Dabei gab es Hinweise. Ich erinnere mich an den Auftritt von Randi Zuckerberg, Schwester des Facebook-Gründers, vor zwei Jahren beim DLD in München. Nach ihrem Panel blieb Zeit für eine letzte Frage aus dem Publikum. Ich bekam das Mikrofon und fragte sie, ob Facebook Nutzerdaten an US-Behörden weitergebe. Zuckerberg verwies auf die bedeutsame Rolle, die Facebook bei den Protesten in Tunesien spiele. Sie sprach lange und eloquent. Meine Frage jedoch blieb unbeantwortet.
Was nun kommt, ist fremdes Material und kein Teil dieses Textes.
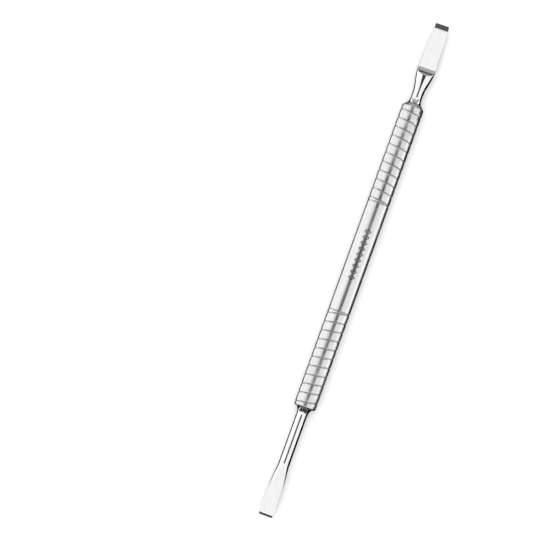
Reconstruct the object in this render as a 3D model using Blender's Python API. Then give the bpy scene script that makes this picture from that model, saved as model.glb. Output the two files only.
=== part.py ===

Oder die Live-Schalte zu Julian Assange in die ecuadorianische Botschaft in London letztes Jahr. Da war der Moment, als Assange die US-Geheimdienste mit der Stasi verglich. Wir tauschen Informationen über unser Privatleben gegen die Hoffnung, flachgelegt zu werden, so Assange. Der Gedanke war für mich so dermaßen absurd, dass ich zunächst glaubte, mich verhört zu haben. Hier die Passage im Wortlaut:

Gutjahr: 
“Facebook is a CIA spying machine”. What do you mean by that?

Assange: 
It is interesting to look at the penetration of East Germany by the Stasi. In the biggest it’s saying that up to one in ten people in East Germany was an informer. While countries like Iceland which had 88% Facebook penetration; 88% of people are informers. Now they are not paid in cash. Instead they are paid in social credits. They find out information about their friends and they are paid by, well you know, getting laid.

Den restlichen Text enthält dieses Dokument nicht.